5. When the porridge has cooked to the consistency you liked, discard soup pouch. Place the meatballs into the porridge, increase heat and allow meatballs to cook for about 3 minutes. 6. Season the porridge to taste with light soy sauce. Serve & garnish with century egg, ikan bilis, spring onions and fried shallots.

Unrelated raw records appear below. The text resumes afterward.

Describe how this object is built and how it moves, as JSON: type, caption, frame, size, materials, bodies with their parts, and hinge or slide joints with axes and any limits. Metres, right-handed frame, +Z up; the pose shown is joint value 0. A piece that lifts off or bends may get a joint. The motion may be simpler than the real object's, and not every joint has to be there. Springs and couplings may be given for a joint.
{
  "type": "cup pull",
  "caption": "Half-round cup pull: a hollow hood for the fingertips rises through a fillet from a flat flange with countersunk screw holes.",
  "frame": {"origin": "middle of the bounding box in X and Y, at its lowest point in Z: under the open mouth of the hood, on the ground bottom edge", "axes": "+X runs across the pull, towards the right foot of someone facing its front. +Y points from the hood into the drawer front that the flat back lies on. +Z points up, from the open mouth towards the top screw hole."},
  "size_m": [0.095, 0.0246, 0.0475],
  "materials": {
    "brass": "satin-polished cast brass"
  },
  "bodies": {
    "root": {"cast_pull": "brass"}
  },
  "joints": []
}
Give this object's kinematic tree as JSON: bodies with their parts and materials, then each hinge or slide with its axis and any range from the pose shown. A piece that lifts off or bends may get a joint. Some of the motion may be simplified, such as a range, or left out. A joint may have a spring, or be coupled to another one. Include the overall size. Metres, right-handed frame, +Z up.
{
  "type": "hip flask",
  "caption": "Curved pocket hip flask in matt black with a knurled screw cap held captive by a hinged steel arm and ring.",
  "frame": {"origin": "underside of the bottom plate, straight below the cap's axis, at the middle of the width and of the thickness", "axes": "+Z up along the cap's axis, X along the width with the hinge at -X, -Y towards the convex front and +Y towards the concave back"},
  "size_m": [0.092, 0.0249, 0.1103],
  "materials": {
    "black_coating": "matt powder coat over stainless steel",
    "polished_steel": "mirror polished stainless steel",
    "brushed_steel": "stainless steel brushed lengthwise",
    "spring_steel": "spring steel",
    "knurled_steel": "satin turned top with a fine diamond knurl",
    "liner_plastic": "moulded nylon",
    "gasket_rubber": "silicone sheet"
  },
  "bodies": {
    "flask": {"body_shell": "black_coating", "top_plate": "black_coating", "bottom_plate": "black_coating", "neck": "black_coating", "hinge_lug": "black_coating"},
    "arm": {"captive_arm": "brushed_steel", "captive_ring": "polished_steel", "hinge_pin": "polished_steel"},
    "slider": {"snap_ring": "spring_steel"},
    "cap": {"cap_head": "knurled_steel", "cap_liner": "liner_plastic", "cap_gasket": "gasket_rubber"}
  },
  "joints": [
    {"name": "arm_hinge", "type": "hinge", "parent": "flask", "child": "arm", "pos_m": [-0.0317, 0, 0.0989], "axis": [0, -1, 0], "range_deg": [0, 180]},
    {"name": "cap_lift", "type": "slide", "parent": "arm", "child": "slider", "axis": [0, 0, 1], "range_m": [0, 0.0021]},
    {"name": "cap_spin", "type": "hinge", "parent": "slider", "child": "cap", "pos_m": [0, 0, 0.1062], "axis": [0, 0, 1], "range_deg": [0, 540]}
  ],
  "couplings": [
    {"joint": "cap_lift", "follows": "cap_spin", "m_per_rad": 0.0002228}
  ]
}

Pork Porridge with Century Egg
Pork Porridge/Congee served with pork balls, century egg, and garnished with spring onions & fried shallots

Cooking Note
1. It is better to cook the meatballs only when you are ready to serve as overcooked meatballs are tough.

Related Recipes
- How to cook porridge on the stove top
- Fried shallots recipe

Similar Recipe
- Pumpkin Porridge

                                           

Leave a Comment





24 Responses to “Pork Porridge”

  1. linus — May 5, 2009 @ 9:06 am

    hey, so what happened to the other half of the minced meat?

    Reply

    • wiffy replied: — May 5th, 2009 @ 9:21 am

      Hi linus, what I meant was, each time use about 1/2 tbsp of the marinated mince meat to mould into a ball.

      Reply

  2. richard — October 25, 2009 @ 6:30 pm

    Dear friend, may i know why we must soak the dried oyster when cooking porridge

    thank you

    Reply

    • wiffy replied: — October 25th, 2009 @ 10:48 pm

      dried scallops u mean? It’s to soften it. the water u used to soak the scallops can be added back to the pot.

      Reply

  3. richard — October 25, 2009 @ 6:32 pm

    can u tell me about the oyster , why we must soak them

    Reply

  4. Evil Dead — January 2, 2010 @ 7:39 pm

    In my place, pork porridge are totally pork!!! Not only you got pork ball, but with slice of meat, intestine, liver etc… it also sometimes serve with some ‘kueh’ I don’t know what it call.

    Reply

  5. Christine — May 14, 2011 @ 6:34 pm

    Dear wiffy,

    Thanks for sharing the recipe. I enjoyed eating it.

    :)

    Reply

  6. Leh Hong — January 27, 2012 @ 11:39 am

    Hi Wiffy,
    Happy New Year to you.
    My kids all fell sick before Chinese New Year. I was thinking to cook pork porridge for them.
    I have some questions to you. Did you chop the mince pork by yourself or you buy from the market? If buy from the market , do we still need to wash it ?
    Will appreciate your reply. Thanks

    Reply

    • wiffy replied: — January 27th, 2012 @ 12:35 pm

      I usually buy minced pork from the supermarket, I don’t rinse before cooking. But if you feel better if they are washed, I recommend you buy it from the wet market; you can tell the uncle to wash the pork first before he sent it to the grinder. Hope this helps and Happy Chinese New Year!

      Reply

  7. Po — June 17, 2012 @ 4:36 pm

    I tried this recipe a few days ago and the taste was amazing! I love the flavourful and sweetness right in my bowl of porridge. Thank you for the recipe : )

    Reply

    • wiffy replied: — June 20th, 2012 @ 5:46 pm

      happy to hear! thanks!

      Reply

  8. jessica — April 26, 2014 @ 3:31 am

    Hi I tried the recipe for meatballs but cooked it in soup. However all my nice shaped meatballs disintegrated in the soup :’( my friend says I should add egg to ‘bind’. But now I’m too scared to try again!

    Reply

    • wiffy replied: — April 28th, 2014 @ 11:13 am

      if it disintegrated in soup, it meant they were too wet to begin with, so add corn flour until the ingredients are nicely binded together.